Return the material below in full and exactly.
↓
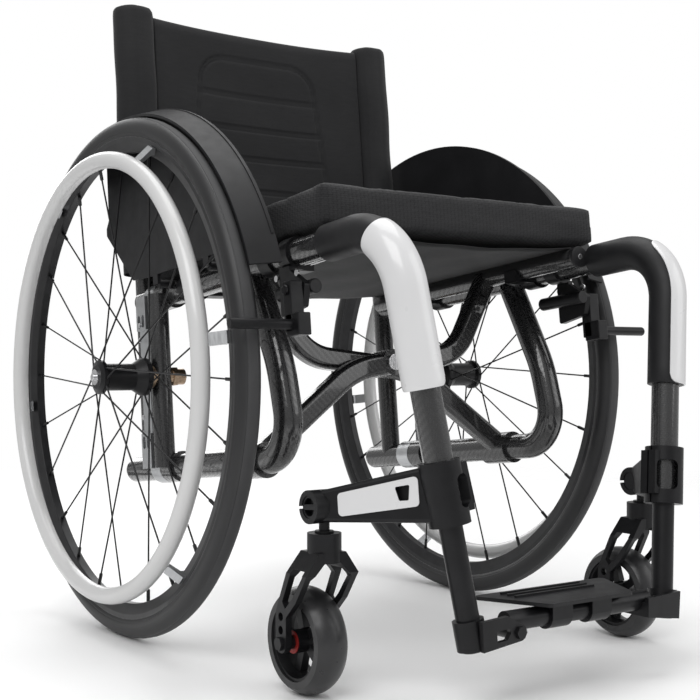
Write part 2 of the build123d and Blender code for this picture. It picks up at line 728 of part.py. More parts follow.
# Wheel lock mount on the upper tube, with the saddles that carry the seat rail
saddle_length = 20.0
saddle_spots = (-238.0, -60.0)
saddle_wall = 3.0
lock_clamp_width = 18.0
lock_plate_x = frame_x + 7.0
lock_pin_r = 4.0
lever_inner_x = lock_plate_x + lock_plate + soft_gap
lever_x = lever_inner_x + lock_knob_r
with BuildPart() as lock_mount:
    with BuildSketch(front_plane(lock_clamp_v + lock_clamp_width / 2)):
        with Locations((-frame_x, upper_w)):
            Circle(tube_r + saddle_wall)
        with Locations((-lock_plate_x - lock_plate / 2, upper_w - tube_r - 12)):
            Rectangle(lock_plate, 24)
        with Locations((-frame_x, upper_w)):
            Circle(tube_r + seat_fit, mode=Mode.SUBTRACT)
    extrude(amount=lock_clamp_width)
    with BuildSketch(side_plane(-lock_plate_x - lock_plate)):
        with BuildLine():
            FilletPolyline((lock_clamp_v + 10, upper_w - tube_r), (lock_clamp_v + 10, lock_w - 22),
                           (lock_v - 4, lock_w - 16), (lock_v - 10, lock_w + 6), (lock_clamp_v - 9, upper_w - tube_r - 4),
                           radius=3, close=True)
        make_face()
    extrude(amount=lock_plate)
    with BuildSketch(side_plane(-lever_x - lock_knob_r - 1)):
        with Locations((lock_v, lock_w)):
            Circle(lock_pin_r)
    extrude(amount=lever_x + lock_knob_r + 1 - lock_plate_x)
    extrude(rail_room(), amount=cane_v - leg_v, mode=Mode.SUBTRACT)
lock_mount_right = lock_mount.part

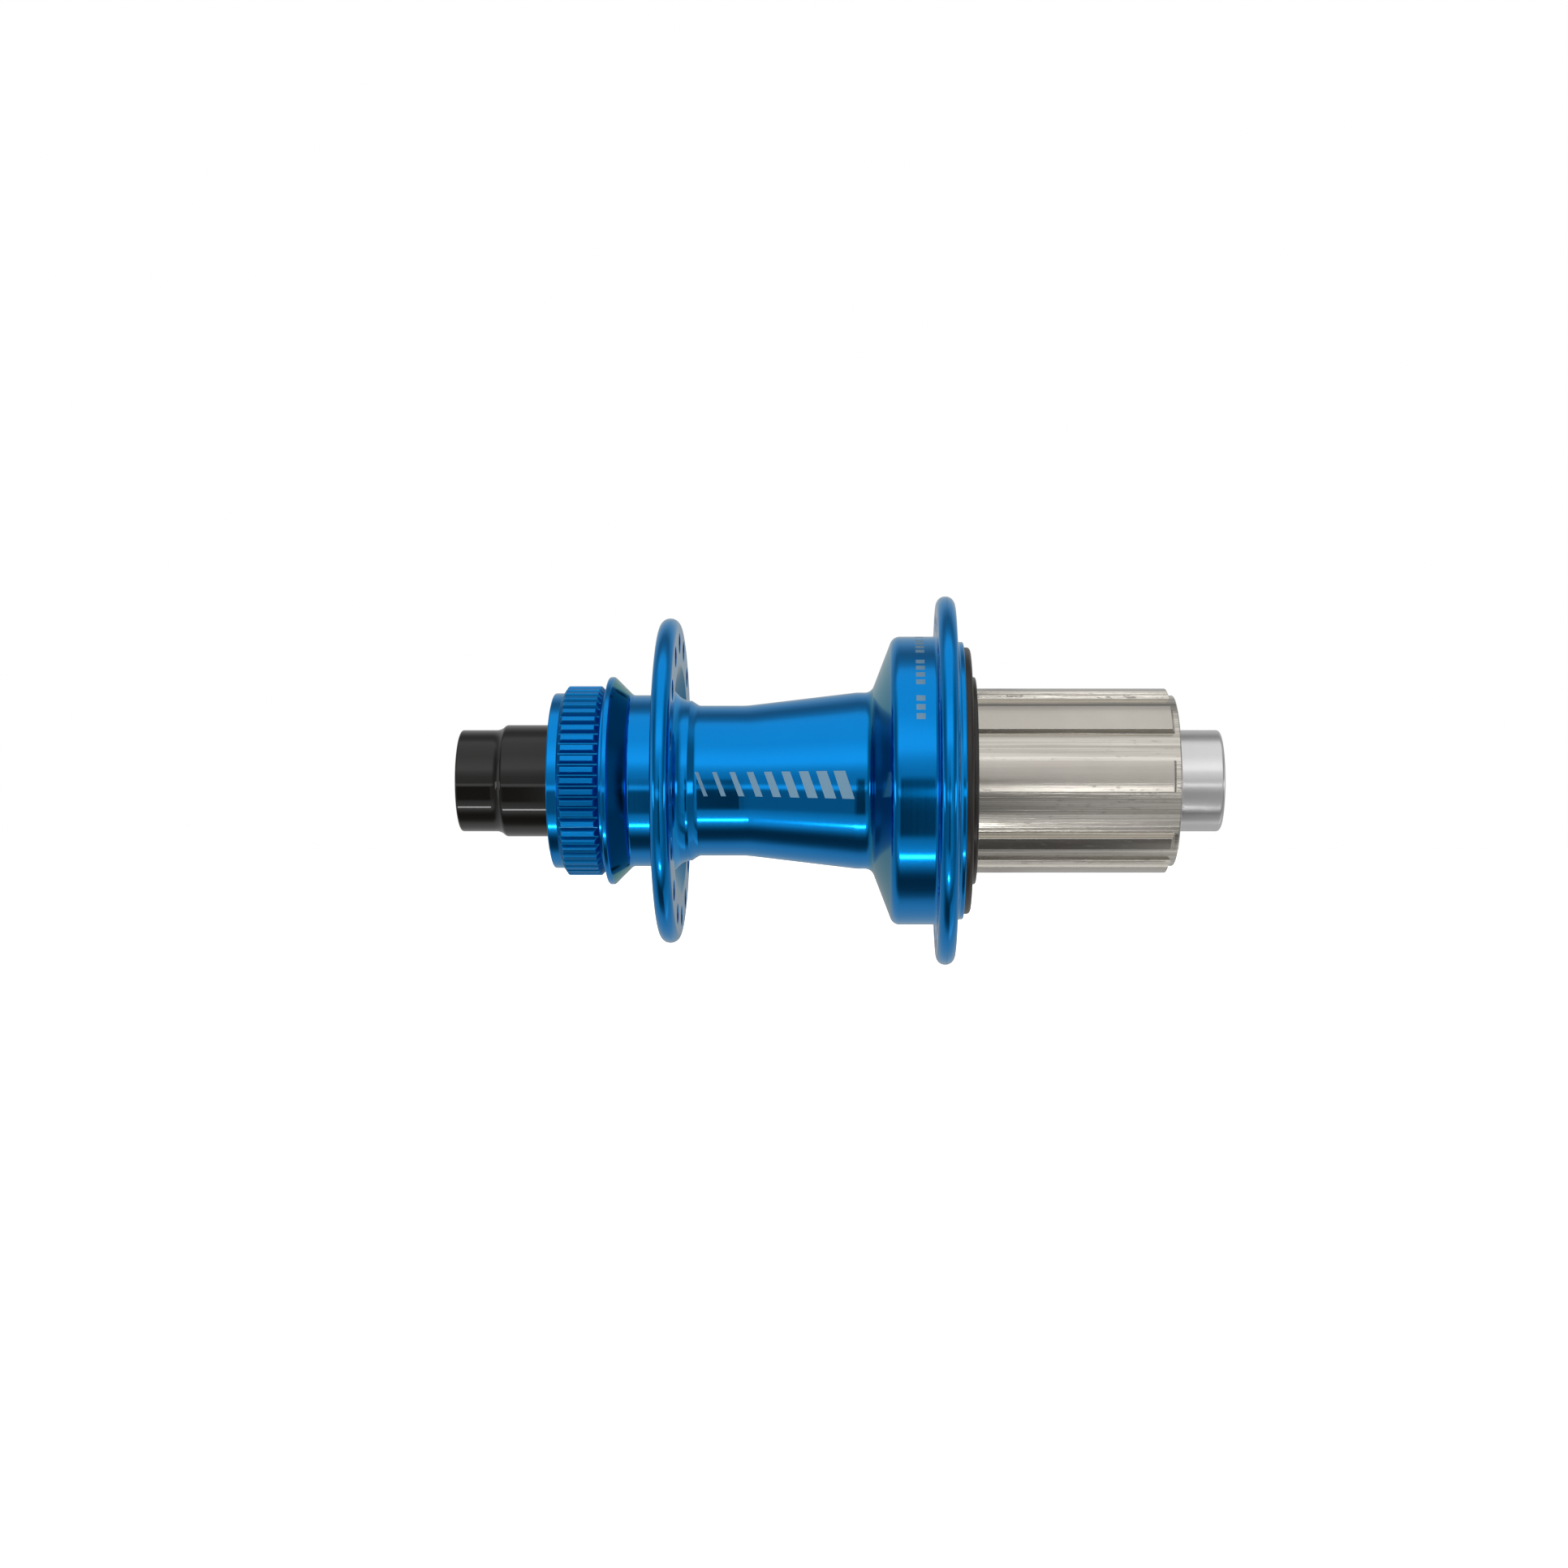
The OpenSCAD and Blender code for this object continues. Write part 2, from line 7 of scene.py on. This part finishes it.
import bpy
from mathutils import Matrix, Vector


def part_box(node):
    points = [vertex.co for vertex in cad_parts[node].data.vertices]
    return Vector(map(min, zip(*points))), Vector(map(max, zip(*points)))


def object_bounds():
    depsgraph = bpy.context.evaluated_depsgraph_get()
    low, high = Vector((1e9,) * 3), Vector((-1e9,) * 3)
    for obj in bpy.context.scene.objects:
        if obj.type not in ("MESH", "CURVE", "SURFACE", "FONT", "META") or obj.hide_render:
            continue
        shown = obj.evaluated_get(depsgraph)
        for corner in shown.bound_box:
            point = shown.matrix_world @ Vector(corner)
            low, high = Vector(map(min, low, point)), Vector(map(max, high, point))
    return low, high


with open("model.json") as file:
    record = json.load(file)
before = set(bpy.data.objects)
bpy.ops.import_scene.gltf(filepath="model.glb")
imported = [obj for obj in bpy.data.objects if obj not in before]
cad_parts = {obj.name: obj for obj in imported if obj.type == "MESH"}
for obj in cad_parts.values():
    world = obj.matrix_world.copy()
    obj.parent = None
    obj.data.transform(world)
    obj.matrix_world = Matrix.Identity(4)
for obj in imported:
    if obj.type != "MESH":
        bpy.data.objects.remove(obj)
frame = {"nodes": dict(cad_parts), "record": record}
cad_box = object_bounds()
nodes = frame["nodes"]

MM = 0.001

# ------------------------------------------------------------------ camera

CAMERA_X = 5.5 * MM
CAMERA_DISTANCE = 0.48
LENS_MM = 58.7
SENSOR_MM = 36
SHIFT = (-0.0549, -0.0021)
CLIP = (0.01, 10)


def make_camera():
    """Level, straight in front of the hub, and framed by shift."""
    data = bpy.data.cameras.new("camera")
    data.lens = LENS_MM
    data.sensor_width = SENSOR_MM
    data.shift_x, data.shift_y = SHIFT
    data.clip_start, data.clip_end = CLIP
    camera = bpy.data.objects.new("camera", data)
    camera.location = (CAMERA_X, -CAMERA_DISTANCE, 0)
    camera.rotation_euler = (math.radians(90), 0, 0)
    bpy.context.scene.collection.objects.link(camera)
    bpy.context.scene.camera = camera


# ------------------------------------------------------------------ node graphs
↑
EXPECTED ANSWER.
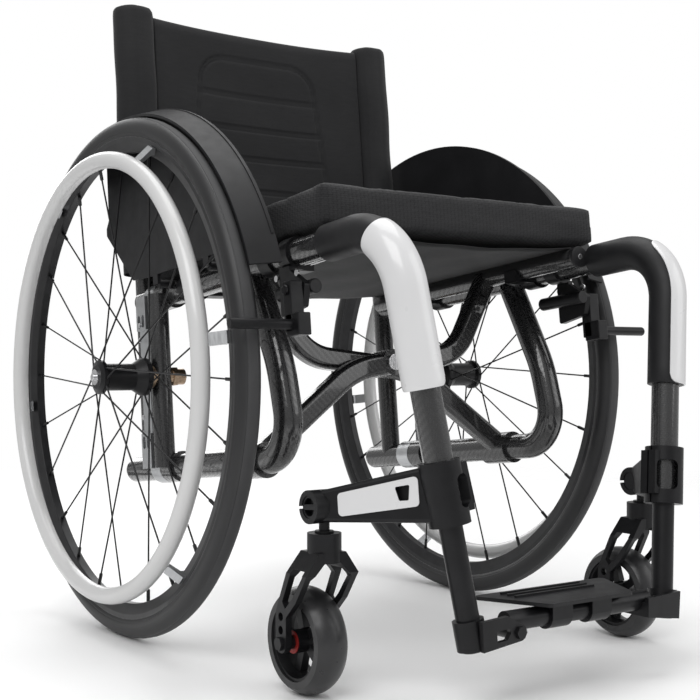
Write part 2 of the build123d and Blender code for this picture. It picks up at line 728 of part.py. More parts follow.
# Wheel lock mount on the upper tube, with the saddles that carry the seat rail
saddle_length = 20.0
saddle_spots = (-238.0, -60.0)
saddle_wall = 3.0
lock_clamp_width = 18.0
lock_plate_x = frame_x + 7.0
lock_pin_r = 4.0
lever_inner_x = lock_plate_x + lock_plate + soft_gap
lever_x = lever_inner_x + lock_knob_r
with BuildPart() as lock_mount:
    with BuildSketch(front_plane(lock_clamp_v + lock_clamp_width / 2)):
        with Locations((-frame_x, upper_w)):
            Circle(tube_r + saddle_wall)
        with Locations((-lock_plate_x - lock_plate / 2, upper_w - tube_r - 12)):
            Rectangle(lock_plate, 24)
        with Locations((-frame_x, upper_w)):
            Circle(tube_r + seat_fit, mode=Mode.SUBTRACT)
    extrude(amount=lock_clamp_width)
    with BuildSketch(side_plane(-lock_plate_x - lock_plate)):
        with BuildLine():
            FilletPolyline((lock_clamp_v + 10, upper_w - tube_r), (lock_clamp_v + 10, lock_w - 22),
                           (lock_v - 4, lock_w - 16), (lock_v - 10, lock_w + 6), (lock_clamp_v - 9, upper_w - tube_r - 4),
                           radius=3, close=True)
        make_face()
    extrude(amount=lock_plate)
    with BuildSketch(side_plane(-lever_x - lock_knob_r - 1)):
        with Locations((lock_v, lock_w)):
            Circle(lock_pin_r)
    extrude(amount=lever_x + lock_knob_r + 1 - lock_plate_x)
    extrude(rail_room(), amount=cane_v - leg_v, mode=Mode.SUBTRACT)
lock_mount_right = lock_mount.part

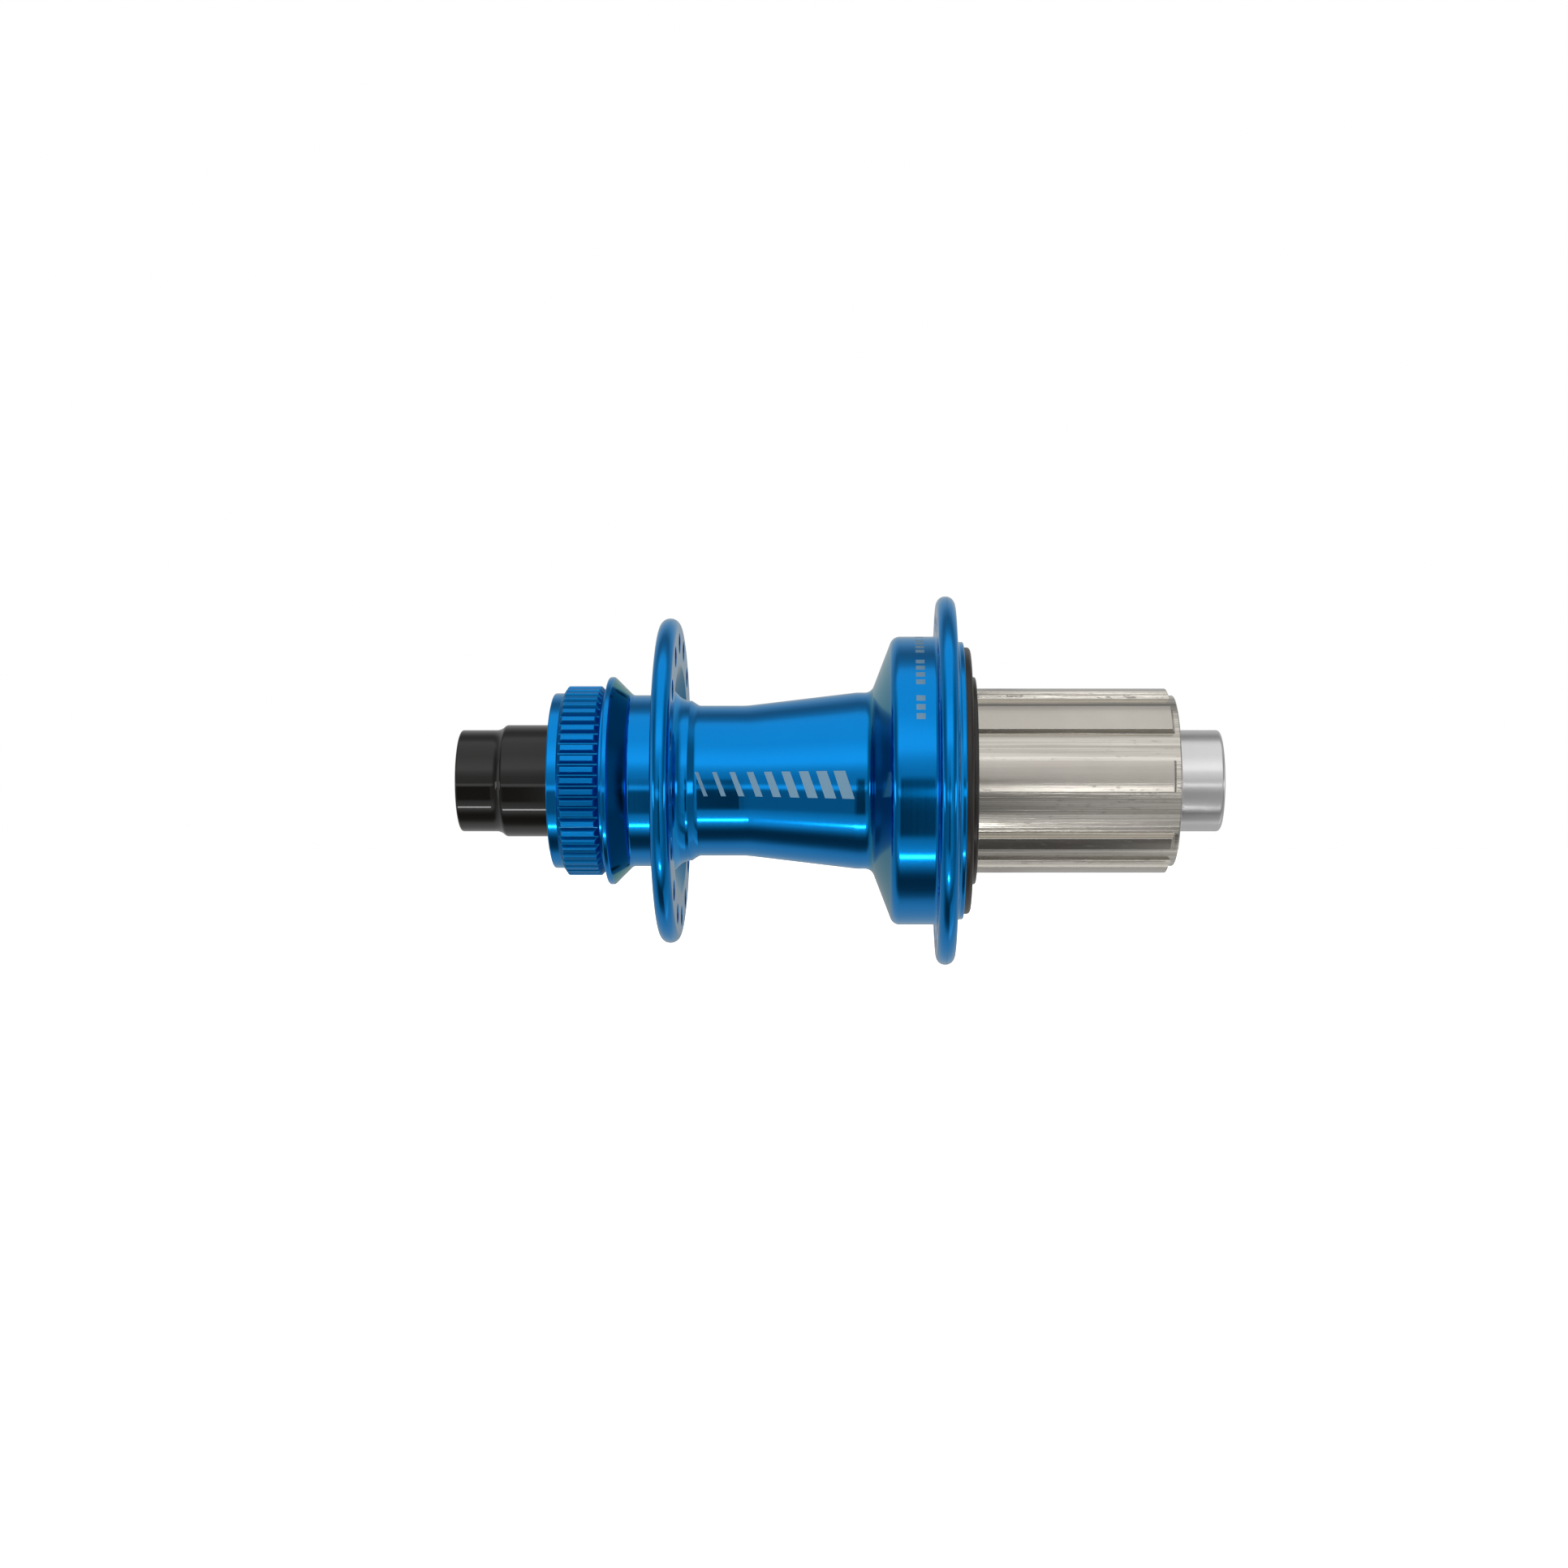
The OpenSCAD and Blender code for this object continues. Write part 2, from line 7 of scene.py on. This part finishes it.
import bpy
from mathutils import Matrix, Vector


def part_box(node):
    points = [vertex.co for vertex in cad_parts[node].data.vertices]
    return Vector(map(min, zip(*points))), Vector(map(max, zip(*points)))


def object_bounds():
    depsgraph = bpy.context.evaluated_depsgraph_get()
    low, high = Vector((1e9,) * 3), Vector((-1e9,) * 3)
    for obj in bpy.context.scene.objects:
        if obj.type not in ("MESH", "CURVE", "SURFACE", "FONT", "META") or obj.hide_render:
            continue
        shown = obj.evaluated_get(depsgraph)
        for corner in shown.bound_box:
            point = shown.matrix_world @ Vector(corner)
            low, high = Vector(map(min, low, point)), Vector(map(max, high, point))
    return low, high


with open("model.json") as file:
    record = json.load(file)
before = set(bpy.data.objects)
bpy.ops.import_scene.gltf(filepath="model.glb")
imported = [obj for obj in bpy.data.objects if obj not in before]
cad_parts = {obj.name: obj for obj in imported if obj.type == "MESH"}
for obj in cad_parts.values():
    world = obj.matrix_world.copy()
    obj.parent = None
    obj.data.transform(world)
    obj.matrix_world = Matrix.Identity(4)
for obj in imported:
    if obj.type != "MESH":
        bpy.data.objects.remove(obj)
frame = {"nodes": dict(cad_parts), "record": record}
cad_box = object_bounds()
nodes = frame["nodes"]

MM = 0.001

# ------------------------------------------------------------------ camera

CAMERA_X = 5.5 * MM
CAMERA_DISTANCE = 0.48
LENS_MM = 58.7
SENSOR_MM = 36
SHIFT = (-0.0549, -0.0021)
CLIP = (0.01, 10)


def make_camera():
    """Level, straight in front of the hub, and framed by shift."""
    data = bpy.data.cameras.new("camera")
    data.lens = LENS_MM
    data.sensor_width = SENSOR_MM
    data.shift_x, data.shift_y = SHIFT
    data.clip_start, data.clip_end = CLIP
    camera = bpy.data.objects.new("camera", data)
    camera.location = (CAMERA_X, -CAMERA_DISTANCE, 0)
    camera.rotation_euler = (math.radians(90), 0, 0)
    bpy.context.scene.collection.objects.link(camera)
    bpy.context.scene.camera = camera


# ------------------------------------------------------------------ node graphs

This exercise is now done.